-- Exercise brief --
Output exactly the lines that run from the line containing "before = set(bpy.data.objects)" through the line containing "obj.data.transform(world)", with both ends included.

-- Information supplied --
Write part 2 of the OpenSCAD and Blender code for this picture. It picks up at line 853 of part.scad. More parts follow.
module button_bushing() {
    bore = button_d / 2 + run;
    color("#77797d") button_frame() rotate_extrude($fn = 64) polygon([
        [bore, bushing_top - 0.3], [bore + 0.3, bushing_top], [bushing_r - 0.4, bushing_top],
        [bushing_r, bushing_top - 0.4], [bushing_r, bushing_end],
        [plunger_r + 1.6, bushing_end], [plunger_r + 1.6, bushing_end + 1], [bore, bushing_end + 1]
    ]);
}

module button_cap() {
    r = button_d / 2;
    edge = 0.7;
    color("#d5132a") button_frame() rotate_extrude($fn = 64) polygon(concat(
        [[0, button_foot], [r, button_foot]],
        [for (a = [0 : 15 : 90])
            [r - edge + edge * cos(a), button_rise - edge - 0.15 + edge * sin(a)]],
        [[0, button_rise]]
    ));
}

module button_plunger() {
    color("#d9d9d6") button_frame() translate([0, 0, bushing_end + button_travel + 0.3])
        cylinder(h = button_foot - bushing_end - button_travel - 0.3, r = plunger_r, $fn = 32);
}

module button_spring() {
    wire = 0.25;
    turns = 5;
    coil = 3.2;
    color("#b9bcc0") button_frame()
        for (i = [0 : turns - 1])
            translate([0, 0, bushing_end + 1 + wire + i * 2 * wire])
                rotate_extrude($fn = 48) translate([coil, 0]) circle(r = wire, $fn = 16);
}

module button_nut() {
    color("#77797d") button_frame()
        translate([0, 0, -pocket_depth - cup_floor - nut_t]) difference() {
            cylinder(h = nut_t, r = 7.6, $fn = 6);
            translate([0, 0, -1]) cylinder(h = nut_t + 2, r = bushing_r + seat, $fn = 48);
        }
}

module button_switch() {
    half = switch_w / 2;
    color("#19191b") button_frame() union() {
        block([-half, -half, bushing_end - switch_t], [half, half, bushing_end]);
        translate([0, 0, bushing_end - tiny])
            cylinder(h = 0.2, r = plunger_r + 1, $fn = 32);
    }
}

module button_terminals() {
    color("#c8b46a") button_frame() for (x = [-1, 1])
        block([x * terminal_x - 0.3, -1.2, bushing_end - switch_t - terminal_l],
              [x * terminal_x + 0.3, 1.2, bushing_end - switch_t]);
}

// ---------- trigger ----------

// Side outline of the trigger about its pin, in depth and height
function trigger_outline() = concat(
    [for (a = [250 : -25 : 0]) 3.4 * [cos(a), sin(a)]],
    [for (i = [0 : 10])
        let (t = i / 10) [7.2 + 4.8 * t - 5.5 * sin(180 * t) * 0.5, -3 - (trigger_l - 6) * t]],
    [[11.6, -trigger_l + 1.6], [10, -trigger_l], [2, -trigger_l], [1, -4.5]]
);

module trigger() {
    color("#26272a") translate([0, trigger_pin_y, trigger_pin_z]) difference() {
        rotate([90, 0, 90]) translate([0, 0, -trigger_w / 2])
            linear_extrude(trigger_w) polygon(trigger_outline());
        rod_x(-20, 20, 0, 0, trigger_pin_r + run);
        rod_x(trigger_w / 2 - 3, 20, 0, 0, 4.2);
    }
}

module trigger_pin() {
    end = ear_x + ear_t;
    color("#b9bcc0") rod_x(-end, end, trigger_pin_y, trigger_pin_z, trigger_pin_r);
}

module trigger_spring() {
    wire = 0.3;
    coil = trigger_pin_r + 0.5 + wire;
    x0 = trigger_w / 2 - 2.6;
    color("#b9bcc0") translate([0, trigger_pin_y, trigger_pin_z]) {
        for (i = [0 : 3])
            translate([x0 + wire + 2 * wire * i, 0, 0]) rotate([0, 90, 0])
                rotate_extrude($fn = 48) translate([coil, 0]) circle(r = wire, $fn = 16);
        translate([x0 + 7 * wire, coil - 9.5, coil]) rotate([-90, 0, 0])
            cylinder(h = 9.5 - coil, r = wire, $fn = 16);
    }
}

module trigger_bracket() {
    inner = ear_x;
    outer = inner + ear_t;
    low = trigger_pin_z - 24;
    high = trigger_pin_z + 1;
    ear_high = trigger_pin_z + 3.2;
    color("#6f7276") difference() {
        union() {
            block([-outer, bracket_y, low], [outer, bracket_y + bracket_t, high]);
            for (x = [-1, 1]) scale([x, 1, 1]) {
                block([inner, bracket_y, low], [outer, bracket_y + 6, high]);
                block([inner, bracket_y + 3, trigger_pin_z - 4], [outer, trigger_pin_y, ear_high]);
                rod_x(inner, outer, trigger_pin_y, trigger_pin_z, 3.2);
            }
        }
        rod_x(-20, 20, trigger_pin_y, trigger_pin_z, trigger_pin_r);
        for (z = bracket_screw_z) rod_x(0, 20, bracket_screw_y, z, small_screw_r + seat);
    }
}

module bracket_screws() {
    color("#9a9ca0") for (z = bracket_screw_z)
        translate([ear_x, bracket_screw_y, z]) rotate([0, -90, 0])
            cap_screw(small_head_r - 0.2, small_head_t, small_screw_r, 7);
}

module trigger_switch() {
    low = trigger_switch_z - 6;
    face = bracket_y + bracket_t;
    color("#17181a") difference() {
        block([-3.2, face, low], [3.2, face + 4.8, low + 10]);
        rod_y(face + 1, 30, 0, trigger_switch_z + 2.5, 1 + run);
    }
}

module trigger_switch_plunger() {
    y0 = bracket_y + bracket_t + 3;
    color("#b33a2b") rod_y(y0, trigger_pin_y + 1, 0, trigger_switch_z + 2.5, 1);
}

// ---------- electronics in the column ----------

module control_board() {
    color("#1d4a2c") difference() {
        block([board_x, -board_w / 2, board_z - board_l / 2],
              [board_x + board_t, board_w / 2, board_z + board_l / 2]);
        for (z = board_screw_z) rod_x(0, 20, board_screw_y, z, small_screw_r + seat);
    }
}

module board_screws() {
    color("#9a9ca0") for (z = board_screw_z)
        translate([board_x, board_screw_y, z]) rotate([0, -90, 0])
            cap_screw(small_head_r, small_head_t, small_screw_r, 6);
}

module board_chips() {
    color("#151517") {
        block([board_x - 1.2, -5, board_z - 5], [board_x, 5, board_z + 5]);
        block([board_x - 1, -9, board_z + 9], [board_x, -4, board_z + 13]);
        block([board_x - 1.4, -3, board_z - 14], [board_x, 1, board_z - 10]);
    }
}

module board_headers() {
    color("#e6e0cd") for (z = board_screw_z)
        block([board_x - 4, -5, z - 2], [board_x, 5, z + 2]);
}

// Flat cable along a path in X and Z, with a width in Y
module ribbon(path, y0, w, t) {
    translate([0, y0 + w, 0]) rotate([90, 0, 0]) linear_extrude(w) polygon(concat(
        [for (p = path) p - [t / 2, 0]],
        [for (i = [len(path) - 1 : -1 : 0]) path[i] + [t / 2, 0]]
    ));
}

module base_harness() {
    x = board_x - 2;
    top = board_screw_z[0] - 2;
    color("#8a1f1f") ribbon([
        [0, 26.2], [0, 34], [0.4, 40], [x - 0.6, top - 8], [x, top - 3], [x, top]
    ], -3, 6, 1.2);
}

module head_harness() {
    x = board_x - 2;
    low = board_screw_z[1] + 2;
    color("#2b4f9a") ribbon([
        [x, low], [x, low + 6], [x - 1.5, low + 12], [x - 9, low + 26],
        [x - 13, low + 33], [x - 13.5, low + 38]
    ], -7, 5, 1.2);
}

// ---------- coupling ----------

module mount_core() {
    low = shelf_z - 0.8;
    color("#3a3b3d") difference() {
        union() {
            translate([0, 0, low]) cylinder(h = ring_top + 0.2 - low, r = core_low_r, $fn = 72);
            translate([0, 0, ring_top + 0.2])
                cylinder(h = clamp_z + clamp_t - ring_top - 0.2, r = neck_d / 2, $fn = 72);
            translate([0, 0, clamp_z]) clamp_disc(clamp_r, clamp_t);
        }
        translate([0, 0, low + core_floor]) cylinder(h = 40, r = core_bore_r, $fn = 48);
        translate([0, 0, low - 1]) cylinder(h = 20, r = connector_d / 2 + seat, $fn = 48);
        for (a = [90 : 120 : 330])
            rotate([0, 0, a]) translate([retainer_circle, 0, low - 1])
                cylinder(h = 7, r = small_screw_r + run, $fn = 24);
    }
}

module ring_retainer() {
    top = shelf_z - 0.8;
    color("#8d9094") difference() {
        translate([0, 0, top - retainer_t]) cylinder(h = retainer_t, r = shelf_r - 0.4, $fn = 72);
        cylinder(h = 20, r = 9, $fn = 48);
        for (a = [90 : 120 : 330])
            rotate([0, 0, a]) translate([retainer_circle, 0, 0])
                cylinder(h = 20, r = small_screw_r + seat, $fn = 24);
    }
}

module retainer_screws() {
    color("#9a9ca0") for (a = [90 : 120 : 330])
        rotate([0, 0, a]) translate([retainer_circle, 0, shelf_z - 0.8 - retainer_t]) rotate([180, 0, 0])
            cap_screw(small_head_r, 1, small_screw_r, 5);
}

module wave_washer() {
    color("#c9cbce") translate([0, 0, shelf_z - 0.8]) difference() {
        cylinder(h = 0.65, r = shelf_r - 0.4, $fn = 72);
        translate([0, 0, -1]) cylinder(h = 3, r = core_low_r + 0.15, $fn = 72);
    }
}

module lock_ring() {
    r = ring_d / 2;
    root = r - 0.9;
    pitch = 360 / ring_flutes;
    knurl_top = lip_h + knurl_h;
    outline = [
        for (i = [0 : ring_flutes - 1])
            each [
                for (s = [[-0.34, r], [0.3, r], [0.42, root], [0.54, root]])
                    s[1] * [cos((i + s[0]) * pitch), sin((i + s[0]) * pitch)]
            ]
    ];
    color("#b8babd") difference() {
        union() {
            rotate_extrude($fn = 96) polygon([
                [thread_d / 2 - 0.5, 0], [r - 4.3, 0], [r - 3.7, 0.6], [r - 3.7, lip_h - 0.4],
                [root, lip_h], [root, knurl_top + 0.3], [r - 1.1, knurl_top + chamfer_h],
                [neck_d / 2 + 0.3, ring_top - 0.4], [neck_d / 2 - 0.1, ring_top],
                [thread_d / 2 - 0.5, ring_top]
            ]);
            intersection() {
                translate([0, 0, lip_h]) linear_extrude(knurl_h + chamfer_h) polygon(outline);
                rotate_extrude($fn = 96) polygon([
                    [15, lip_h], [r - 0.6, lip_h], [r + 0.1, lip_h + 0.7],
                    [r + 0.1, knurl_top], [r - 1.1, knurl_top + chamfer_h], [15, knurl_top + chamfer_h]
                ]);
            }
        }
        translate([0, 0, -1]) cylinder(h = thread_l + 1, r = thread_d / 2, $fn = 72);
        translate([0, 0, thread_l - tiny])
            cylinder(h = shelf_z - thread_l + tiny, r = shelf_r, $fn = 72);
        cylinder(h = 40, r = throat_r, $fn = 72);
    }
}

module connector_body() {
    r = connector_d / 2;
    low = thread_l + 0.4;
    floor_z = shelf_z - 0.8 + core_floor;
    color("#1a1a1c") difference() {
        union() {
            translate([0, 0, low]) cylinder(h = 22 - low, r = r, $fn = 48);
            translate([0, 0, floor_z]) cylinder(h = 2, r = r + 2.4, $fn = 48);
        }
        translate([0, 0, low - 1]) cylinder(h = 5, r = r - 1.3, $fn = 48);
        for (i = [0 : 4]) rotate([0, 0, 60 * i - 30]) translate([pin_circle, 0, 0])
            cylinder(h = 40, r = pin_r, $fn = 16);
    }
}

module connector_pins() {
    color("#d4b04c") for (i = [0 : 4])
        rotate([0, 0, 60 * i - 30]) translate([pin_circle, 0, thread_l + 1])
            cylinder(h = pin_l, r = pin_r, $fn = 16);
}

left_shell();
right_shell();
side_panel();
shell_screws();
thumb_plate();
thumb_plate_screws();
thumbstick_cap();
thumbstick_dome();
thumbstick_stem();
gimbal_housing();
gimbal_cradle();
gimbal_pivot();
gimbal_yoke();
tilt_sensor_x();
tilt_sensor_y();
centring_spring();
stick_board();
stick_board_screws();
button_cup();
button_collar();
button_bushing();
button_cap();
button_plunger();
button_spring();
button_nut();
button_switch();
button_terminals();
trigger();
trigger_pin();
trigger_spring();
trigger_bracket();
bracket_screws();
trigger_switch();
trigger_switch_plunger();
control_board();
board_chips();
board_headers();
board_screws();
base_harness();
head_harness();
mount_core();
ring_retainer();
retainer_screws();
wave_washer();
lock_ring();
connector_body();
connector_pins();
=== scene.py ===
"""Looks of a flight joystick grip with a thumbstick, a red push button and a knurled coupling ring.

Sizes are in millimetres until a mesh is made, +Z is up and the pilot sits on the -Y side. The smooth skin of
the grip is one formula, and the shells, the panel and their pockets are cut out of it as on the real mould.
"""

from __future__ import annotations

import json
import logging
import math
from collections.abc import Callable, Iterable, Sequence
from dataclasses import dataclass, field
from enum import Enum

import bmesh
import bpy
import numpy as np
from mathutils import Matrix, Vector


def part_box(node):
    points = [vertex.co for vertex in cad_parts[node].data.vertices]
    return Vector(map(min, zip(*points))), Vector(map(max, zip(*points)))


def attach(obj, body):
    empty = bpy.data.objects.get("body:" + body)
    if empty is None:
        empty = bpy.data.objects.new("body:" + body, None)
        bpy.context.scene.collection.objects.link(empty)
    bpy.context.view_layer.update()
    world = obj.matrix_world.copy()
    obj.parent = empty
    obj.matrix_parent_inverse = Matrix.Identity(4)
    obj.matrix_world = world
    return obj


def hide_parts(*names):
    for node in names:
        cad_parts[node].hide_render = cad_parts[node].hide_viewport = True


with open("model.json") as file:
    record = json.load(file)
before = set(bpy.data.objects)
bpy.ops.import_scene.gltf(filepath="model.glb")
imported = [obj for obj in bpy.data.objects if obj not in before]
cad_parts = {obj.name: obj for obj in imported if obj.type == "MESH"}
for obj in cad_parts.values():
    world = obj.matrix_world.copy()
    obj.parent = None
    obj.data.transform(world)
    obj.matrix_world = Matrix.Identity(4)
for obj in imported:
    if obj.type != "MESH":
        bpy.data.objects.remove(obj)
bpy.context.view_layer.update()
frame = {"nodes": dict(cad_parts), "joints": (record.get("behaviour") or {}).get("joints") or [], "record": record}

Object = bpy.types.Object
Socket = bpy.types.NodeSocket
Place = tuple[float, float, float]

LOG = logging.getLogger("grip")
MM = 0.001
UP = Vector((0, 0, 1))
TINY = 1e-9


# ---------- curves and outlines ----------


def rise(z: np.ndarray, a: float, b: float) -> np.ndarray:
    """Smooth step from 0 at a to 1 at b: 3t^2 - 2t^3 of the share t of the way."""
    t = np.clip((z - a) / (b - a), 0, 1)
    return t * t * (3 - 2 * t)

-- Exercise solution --
before = set(bpy.data.objects)
bpy.ops.import_scene.gltf(filepath="model.glb")
imported = [obj for obj in bpy.data.objects if obj not in before]
cad_parts = {obj.name: obj for obj in imported if obj.type == "MESH"}
for obj in cad_parts.values():
    world = obj.matrix_world.copy()
    obj.parent = None
    obj.data.transform(world)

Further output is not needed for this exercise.